The Satiric Economy of the Toilet in Jonathan Swift’s Directions to Servants

초록/요약

This paper investigates Jonathan Swift’s Directions to Servants (1745) in terms of transgressive corporeality. Less studied and little mentioned by Swift scholars, Directions has been understood as a minor work with little coherence. The purpose of this paper is to newly assert that Directions sharply highlights the very dynamics of Swiftian inversion evinced in his poems. “A Beautiful Young Nymph Going to Bed” (1731), “The Lady’s Dressing Room” (1732), and “The Progress of Beauty” (1720) are all located at the site designated as the “toilet.” The word “toilet” in the early eighteenth century connotes both female space for and activities of dressing and making up, which Swift translates into the processes of defecation and decomposition. The categorization of servants and their daily jobs described in Directions correlates “toilet” activities with the whole household.

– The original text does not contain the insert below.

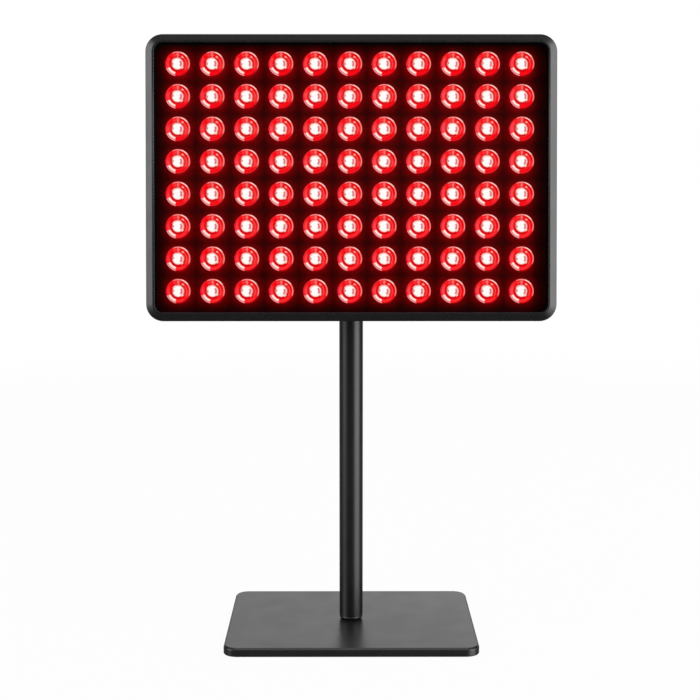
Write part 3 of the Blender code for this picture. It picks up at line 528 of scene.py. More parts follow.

The presence of servants who blur the divide between private and the public gives rise to an economy of transgression in which grotesque physicality simultaneously serves to establish and erase existing boundaries. The conceptual transfiguration of the body that the eighteenth century witnessed from the communal to the individual, and from the promiscuous to the enclosed, codifies the idea of private spaces within the household, which ultimately stand in opposition to social and physical heterogeneity. Directions not only highlights the rise of divisions within domestic confines but ultimately anticipates the futility of such boundaries. Swift’s directives for servants hinges upon the economy of satiric inversion as such, making Directions an integral work of Swiftian parody.